[Start of MATERIALS PROVIDED]

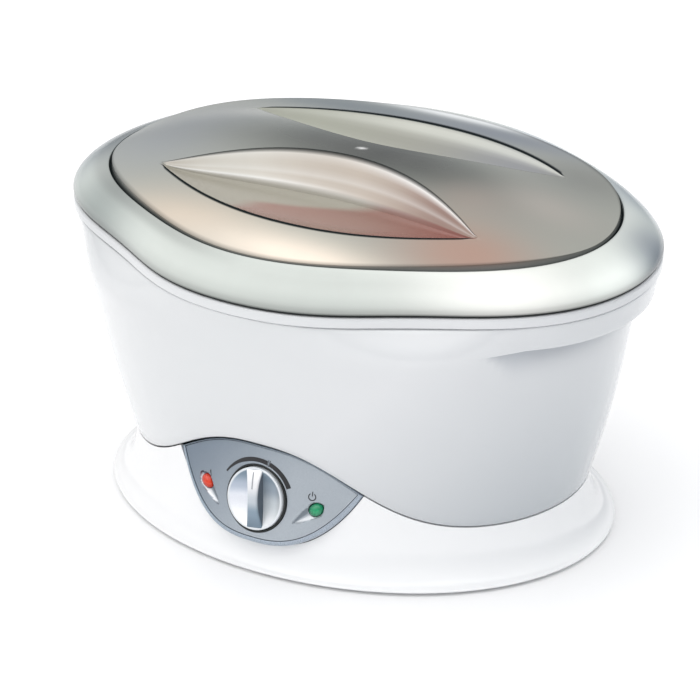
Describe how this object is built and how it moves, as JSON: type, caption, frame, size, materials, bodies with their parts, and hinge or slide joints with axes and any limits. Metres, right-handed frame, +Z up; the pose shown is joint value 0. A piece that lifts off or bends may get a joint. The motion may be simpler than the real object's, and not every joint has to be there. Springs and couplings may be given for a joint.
{
  "type": "paraffin wax bath",
  "caption": "Oval heated wax bath for hands and feet: white housing on a flared pedestal, lift-off smoked lid with leaf-shaped recesses, temperature dial and indicator lamps.",
  "frame": {"origin": "on the ground, at the middle of the bounding box's underside", "axes": "+X along the length, to the right when facing the control panel; -Y is the front, with the control panel; +Z up"},
  "size_m": [0.375, 0.2932, 0.225],
  "materials": {
    "white_plastic": "gloss, faintly cool white",
    "silver_plastic": "silver metallic paint on plastic, satin",
    "grey_plastic": "matt",
    "smoke_polycarbonate": "clear smoke tint, high gloss",
    "dark_rubber": "matt",
    "aluminium": "satin pressed sheet",
    "steel": "plain",
    "grille_plastic": "matt",
    "mineral_felt": "pressed felt",
    "red_lens": "translucent, gloss",
    "green_lens": "translucent, gloss",
    "lamp_glass": "clear",
    "copper": "drawn copper tube",
    "pointer_ink": "satin",
    "block_nylon": "matt",
    "fuse_ceramic": "matt",
    "live_wire": "brown insulation",
    "heater_wire": "red insulation",
    "fuse_wire": "cream sleeve",
    "neutral_wire": "blue insulation",
    "earth_wire": "green insulation",
    "lead_rubber": "pale grey, satin",
    "brass": "polished"
  },
  "bodies": {
    "root": {"housing": "white_plastic", "rim_ring": "white_plastic", "base": "white_plastic", "bottom_cover": "grey_plastic", "lid_seal": "dark_rubber", "tub": "aluminium", "tub_seal": "dark_rubber", "heating_element": "steel", "heater_clamp": "aluminium", "insulation_mat": "mineral_felt", "heat_shield": "steel", "tub_stud": "steel", "stud_nut": "steel", "control_bezel": "silver_plastic", "control_fascia": "silver_plastic", "dial_plate": "dark_rubber", "red_lens": "red_lens", "green_lens": "green_lens", "red_lamp": "lamp_glass", "green_lamp": "lamp_glass", "thermostat_body": "grey_plastic", "thermostat_bracket": "steel", "capillary_tube": "copper", "sensing_bulb": "steel", "bulb_clip": "steel", "terminal_block": "block_nylon", "thermal_fuse": "fuse_ceramic", "fuse_clip": "steel", "live_wire": "live_wire", "heater_wire": "heater_wire", "fuse_wire": "fuse_wire", "neutral_wire": "neutral_wire", "earth_wire": "earth_wire", "strain_relief": "lead_rubber", "power_lead": "lead_rubber", "plug_body": "lead_rubber", "plug_pin_lower": "brass", "plug_pin_upper": "brass", "cover_screw_front_left": "steel", "cover_screw_front_right": "steel", "cover_screw_rear_left": "steel", "cover_screw_rear_right": "steel", "foot_front_left": "dark_rubber", "foot_front_right": "dark_rubber", "foot_rear_left": "dark_rubber", "foot_rear_right": "dark_rubber"},
    "lid": {"lid": "smoke_polycarbonate"},
    "dial": {"knob": "silver_plastic", "knob_pointer": "pointer_ink", "thermostat_shaft": "steel"},
    "grille": {"grille": "grille_plastic"}
  },
  "joints": [
    {"name": "lid_lift", "type": "slide", "parent": "root", "child": "lid", "axis": [0, 0, 1], "range_m": [0, 0.16]},
    {"name": "dial_turn", "type": "hinge", "parent": "root", "child": "dial", "pos_m": [0, -0.1195, 0.0458], "axis": [0, 0.9686, -0.2487], "range_deg": [-56, 72]},
    {"name": "grille_lift", "type": "slide", "parent": "root", "child": "grille", "axis": [0, 0, 1], "range_m": [0, 0.08]}
  ]
}
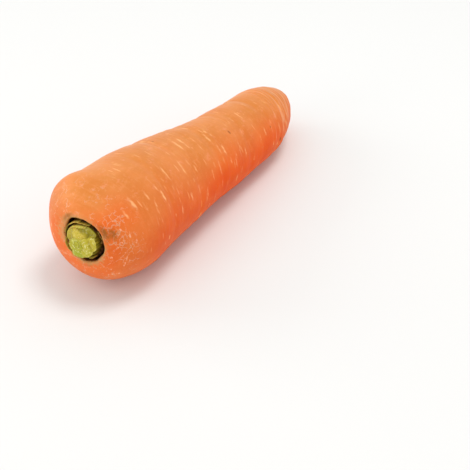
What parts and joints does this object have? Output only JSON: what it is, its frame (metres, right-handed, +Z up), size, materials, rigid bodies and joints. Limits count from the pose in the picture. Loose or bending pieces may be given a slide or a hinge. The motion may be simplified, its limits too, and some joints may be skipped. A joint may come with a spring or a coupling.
{
  "type": "carrot",
  "caption": "Fresh carrot lying on its side, trimmed of its leaves: stout tapering orange taproot with green cut leaf stalks in its crown hollow.",
  "frame": {"origin": "middle of the footprint of the carrot's bounding box, on the surface that the carrot lies on", "axes": "+X along the root from the crown to the tip, +Y across it to the left as seen from the crown, +Z up from the surface"},
  "size_m": [0.1826, 0.053, 0.0536],
  "materials": {
    "carrot_skin": "satin",
    "leaf_stalk": "satin",
    "withered_leaf": "matte"
  },
  "bodies": {
    "root": {"taproot": "carrot_skin", "leaf_stalk_stub": "leaf_stalk", "withered_leaf_bases": "withered_leaf"}
  },
  "joints": []
}
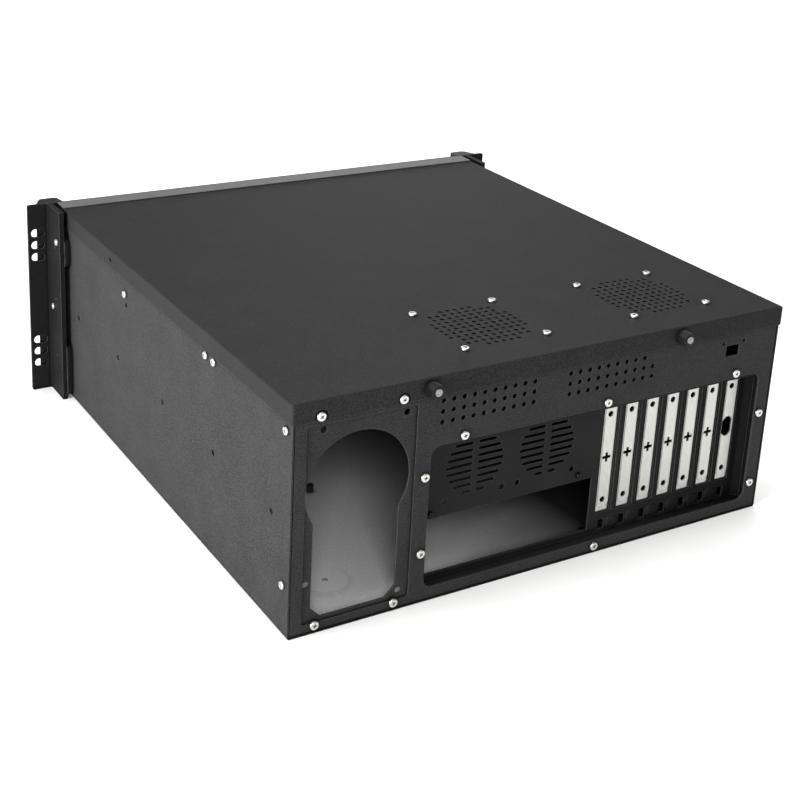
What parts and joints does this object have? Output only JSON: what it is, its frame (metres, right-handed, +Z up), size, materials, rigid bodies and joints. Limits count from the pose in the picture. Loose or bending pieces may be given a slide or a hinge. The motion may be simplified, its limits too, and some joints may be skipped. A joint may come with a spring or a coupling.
{
  "type": "empty rackmount server case",
  "caption": "Folded-steel rackmount server case with vented top cover, recessed rear I/O pan with card slots, power supply opening and slotted rack ears.",
  "frame": {"origin": "middle of the footprint, on the underside", "axes": "+Z up, +Y towards the rear panel, +X to the left of someone facing the rear"},
  "size_m": [0.4826, 0.4872, 0.178],
  "materials": {
    "black_powder_coat": "fine-grain satin powder coat",
    "column_coat": "satin paint",
    "zinc_sheet": "zinc-plated sheet",
    "nickel_sheet": "nickel-plated, matt",
    "nickel_screws": "bright plated",
    "brass": "turned",
    "front_plastic": "textured moulding",
    "knob_plastic": "knurled moulding",
    "fan_plastic": "moulded",
    "clear_lens": "clear"
  },
  "bodies": {
    "case": {"chassis_tray": "black_powder_coat", "rear_panel": "black_powder_coat", "psu_plate": "black_powder_coat", "io_panel": "black_powder_coat", "front_frame": "black_powder_coat", "front_panel": "black_powder_coat", "rack_ear_left": "black_powder_coat", "rack_ear_right": "black_powder_coat", "hold_down_bar": "black_powder_coat", "front_column_left": "column_coat", "front_column_right": "column_coat", "drive_cage": "zinc_sheet", "disk_cage": "zinc_sheet", "slot_cover_1": "nickel_sheet", "slot_cover_2": "nickel_sheet", "slot_cover_3": "nickel_sheet", "slot_cover_4": "nickel_sheet", "slot_cover_5": "nickel_sheet", "slot_cover_6": "nickel_sheet", "slot_cover_7": "nickel_sheet", "io_panel_rim_screws": "nickel_screws", "psu_plate_screws": "nickel_screws", "io_panel_small_screws": "nickel_screws", "side_screws": "nickel_screws", "ear_screws": "nickel_screws", "slot_cover_screws": "nickel_screws", "motherboard_standoffs": "brass", "bay_cover_1": "front_plastic", "bay_cover_2": "front_plastic", "bay_cover_3": "front_plastic", "power_lens": "clear_lens", "disk_lens": "clear_lens"},
    "cover": {"top_cover": "black_powder_coat", "fan_screws": "nickel_screws", "fan_frame_left": "fan_plastic", "fan_frame_right": "fan_plastic"},
    "fan_rotor_left": {"fan_rotor_left": "fan_plastic"},
    "fan_rotor_right": {"fan_rotor_right": "fan_plastic"},
    "thumbscrew_left": {"thumbscrew_knob_left": "knob_plastic", "thumbscrew_screw_left": "nickel_screws"},
    "thumbscrew_right": {"thumbscrew_knob_right": "knob_plastic", "thumbscrew_screw_right": "nickel_screws"},
    "power_button": {"power_button": "front_plastic"},
    "reset_button": {"reset_button": "front_plastic"}
  },
  "joints": [
    {"name": "cover_slide", "type": "slide", "parent": "case", "child": "cover", "axis": [0, 1, 0], "range_m": [0, 0.012]},
    {"name": "fan_left_spin", "type": "hinge", "parent": "cover", "child": "fan_rotor_left", "pos_m": [0.0274, 0.16595, 0.162], "axis": [0, 0, 1], "continuous": true},
    {"name": "fan_right_spin", "type": "hinge", "parent": "cover", "child": "fan_rotor_right", "pos_m": [-0.126, 0.16595, 0.162], "axis": [0, 0, 1], "continuous": true},
    {"name": "thumbscrew_left_turn", "type": "hinge", "parent": "cover", "child": "thumbscrew_left", "pos_m": [0.11, 0.23745, 0.1684], "axis": [0, 1, 0], "continuous": true},
    {"name": "thumbscrew_right_turn", "type": "hinge", "parent": "cover", "child": "thumbscrew_right", "pos_m": [-0.112, 0.23745, 0.1684], "axis": [0, 1, 0], "continuous": true},
    {"name": "power_press", "type": "slide", "parent": "case", "child": "power_button", "axis": [0, 1, 0], "range_m": [0, 0.0015], "stiffness_N_per_m": 900},
    {"name": "reset_press", "type": "slide", "parent": "case", "child": "reset_button", "axis": [0, 1, 0], "range_m": [0, 0.0015], "stiffness_N_per_m": 900}
  ]
}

[End of MATERIALS PROVIDED]

Give the count of lines holding the word "axes" and nothing more.

4